Nice find sidekahr ....I agree likely worth the time.


----------



## sideKahr (Oct 15, 2014)

Read a short story about this event many years ago. It's unbelievable what this man endured and survived.


----------



## Slippy (Nov 14, 2013)

While I believe it is a very good story and applaud my good friend SideKahr for his find...the sheer fact that some environmentally challenged dipshit is in the movie which may make it impossible for me to patronize the movie. Just sayin'.


----------



## sideKahr (Oct 15, 2014)

Slippy said:


> While I believe it is a very good story and applaud my good friend SideKahr for his find...the sheer fact that some environmentally challenged dipshit is in the movie which may make it impossible for me to patronize the movie. Just sayin'.


What is the dipshit, Slippy? I just saw the ad for the movie, and don't know anything else about it.


----------



## Michael_Js (Dec 4, 2013)

female bear never raped anyone


----------



## Slippy (Nov 14, 2013)

sideKahr said:


> What is the dipshit, Slippy? I just saw the ad for the movie, and don't know anything else about it.


Leonardo DiCaprio is one of the global warming hypocritical idiots. I think he is the main character in the movie.

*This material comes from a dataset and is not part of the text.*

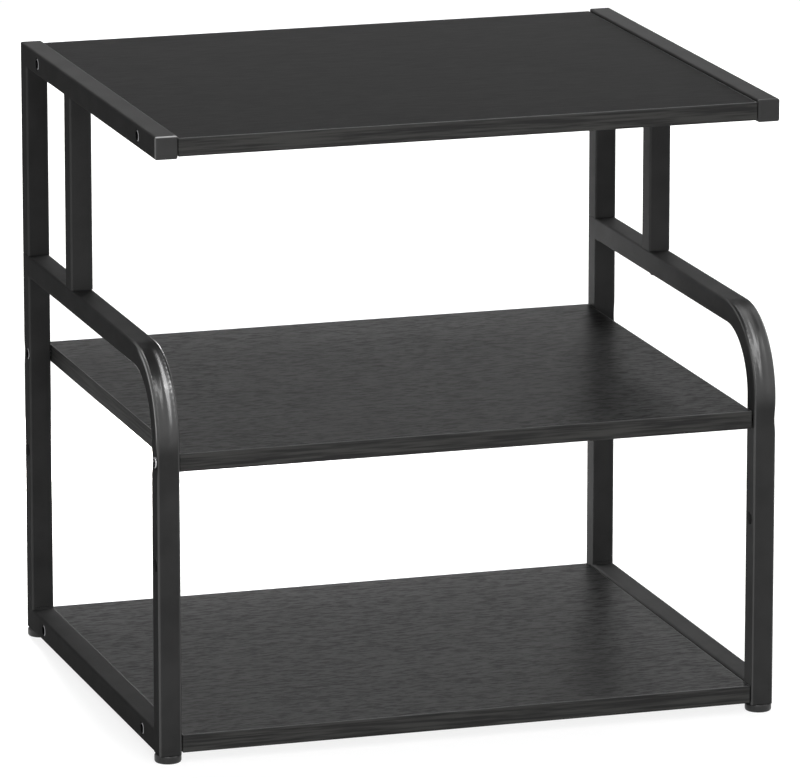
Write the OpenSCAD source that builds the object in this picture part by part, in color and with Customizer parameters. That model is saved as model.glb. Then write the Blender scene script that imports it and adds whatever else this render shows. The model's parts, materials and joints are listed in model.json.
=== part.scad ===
// Three-tier printer stand: two steel side frames in two parts each, three bolted boards, levelling feet.
// Millimetres. +X is to the right, +Y to the rear, +Z up. The origin is on the floor, under the centre.

/* [Frame] */
// Overall width over the outer faces of the side frames
frame_w = 560; // [420:1:800]
// Overall depth, from the front caps to the rear posts
frame_d = 450; // [380:1:600]
// Overall height, from the floor to the top of the top rails
frame_h = 550; // [480:1:800]
// Height of the lower frame, from the lower tube ends to the top of the middle rail
lower_frame_h = 350; // [320:1:420]
// Side of the square tube
tube = 20; // [18:0.5:25]
// Wall of the square tube
tube_wall = 1.2; // [1:0.1:1.5]
// Outer corner radius of the square tube
tube_corner_r = 1.8; // [1.6:0.1:2.5]
// Radius of the tube's centre line where the front leg bends into the middle rail
bend_r = 65; // [45:1:90]
// Clear distance between the rear post and the short post
short_post_gap = 130; // [60:1:220]

/* [Boards] */
// Thickness of each board
board_t = 16; // [15:0.5:18]
// Thickness of the edge bands round each board
band_t = 1; // [0.5:0.1:2]
// Gap between an end of the top panel and a top rail
panel_end_gap = 0.5; // [0.3:0.1:2]
// Gap between an end of a shelf and a side frame
shelf_end_gap = 0.9; // [0.3:0.1:2]
// How far the middle shelf's edges lie inside the front and rear faces of the side frames
middle_shelf_setback = 4; // [0:0.5:6]
// How far the bottom shelf's front edge lies behind the legs' front faces
bottom_shelf_setback = 1; // [0:0.5:8]

/* [Shelf bolts] */
// Straight stretch of leg between the middle shelf's bolts and the start of the bend
bend_to_bolt = 17; // [8:1:60]
// Drop from the middle shelf's bolts to the spare holes for a lower position
shelf_step = 90; // [40:1:120]
// How far the middle shelf's bolts lie inside the centre lines of leg and post
shelf_bolt_offset = 2; // [0:0.5:2]
// Distance from the front or rear face of the frame to a bolt in a top or bottom rail
rail_bolt_inset = 58; // [40:1:120]
// Thread diameter of the shelf bolts and joining bolts
bolt_d = 6; // [5:0.5:6]
// Length of a shelf bolt under its head
bolt_l = 30; // [26:1:34]
// Diameter of a shelf bolt's head
head_d = 10.2; // [9:0.1:10.4]
// Height of a shelf bolt's head
head_h = 3; // [1.8:0.1:3]
// Width across the flats of a bolt's hexagon socket
socket_w = 5; // [3:0.5:5]
// Diameter of the seat pressed into the tube's outer wall for a bolt's head
seat_d = 11; // [10.6:0.1:11.4]
// Depth of a head's seat below the tube's outer face
seat_depth = 3.2; // [3:0.1:4]
// Diameter of the bolt's hole in the tube's inner wall
inner_hole_d = 10.5; // [9:0.1:11]
// Outer diameter of a threaded insert in a board's end
insert_d = 9; // [8:0.1:10]
// Length of a threaded insert in a board's end
insert_l = 13; // [10:1:18]

/* [Frame joint] */
// Length of the sleeve inside the seam of a rear post
sleeve_l = 60; // [40:1:100]
// Wall of the sleeve
sleeve_wall = 1.5; // [1:0.1:3]
// Diameter of a joining bolt's head
joining_head_d = 10; // [9:0.5:12]
// Height of a joining bolt's head
joining_head_h = 4; // [4:0.5:8]
// Length of a joining bolt under its head
joining_bolt_l = 40; // [30:1:60]
// Length of the threaded plug in the lower end of a short post
joining_plug_l = 25; // [15:1:40]

/* [Caps and feet] */
// Thickness of a rail cap's face
cap_t = 2; // [1:0.1:4]
// Length of the part of a cap that goes into the rail
cap_plug_l = 14; // [8:1:25]
// Wall of the hollow plug of a cap
cap_plug_wall = 2; // [1.5:0.1:3]
// Height of a foot pad
pad_h = 7; // [5:0.5:12]
// Diameter of a foot pad
pad_d = 23.5; // [20:0.5:30]
// Rounding of a foot pad's lower edge
pad_edge_r = 1.6; // [0.8:0.1:2.5]
// Thread diameter of a foot's stud
stud_d = 8; // [6:0.5:10]
// Length of a foot's stud above its pad
stud_l = 24; // [18:1:30]
// How deep the stud goes into the pad
stud_root_l = 4; // [2:0.5:4]
// Length of the threaded plug in a tube's lower end
foot_plug_l = 20; // [14:1:30]

/* [Hidden] */
$fn = 64;

// Between a plug or sleeve and the tube round it, on each side
plug_clear = 0.1;
// Between a thread and its nut, on the radius
thread_clear = 0.05;
// Between a bolt and a plain hole, on the radius
hole_clear = 0.3;
// From a bolt's tip to the bottom of its hole in a board
tip_room = 3;
// How far a cutting solid runs past the face that it cuts
cut = 1;
// Chamfer on the tips of studs and bolts
tip_chamfer = 0.6;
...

http://www.therebel.media/leonardo_dicaprio_thinks_a_chinook_is_global_warming


----------



## sideKahr (Oct 15, 2014)

Slippy said:


> Leonardo DiCaprio is one of the global warming hypocritical idiots. I think he is the main character in the movie.
> 
> "Dumbass" Leonardo DiCaprio thinks a chinook is "global warming" -- but what's the Calgary Herald's excuse? - The Rebel


Okay, I get it. I do the same thing with actors who profess to be anti-gun, yet make movies filled with gun violence.


----------



## TacticalCanuck (Aug 5, 2014)

Slippy said:


> Leonardo DiCaprio is one of the global warming hypocritical idiots. I think he is the main character in the movie.
> 
> http://www.therebel.media/leonardo_dicaprio_thinks_a_chinook_is_global_warming


I thought you were talking about actors. Not that guy.


----------



## Camel923 (Aug 13, 2014)

Sounds similar to this movie from 1971. Man in the Wilderness (1971) - IMDb


----------



## Targetshooter (Dec 4, 2015)

I just watched it , it will be a great movie I need to find it .


----------



## Quip (Nov 8, 2012)

It might turn out to be a decent movie but, it wont top watching him sink into the ocean at the end of Titanic. No, it wasn't my turn to pick the movie when I saw it.


----------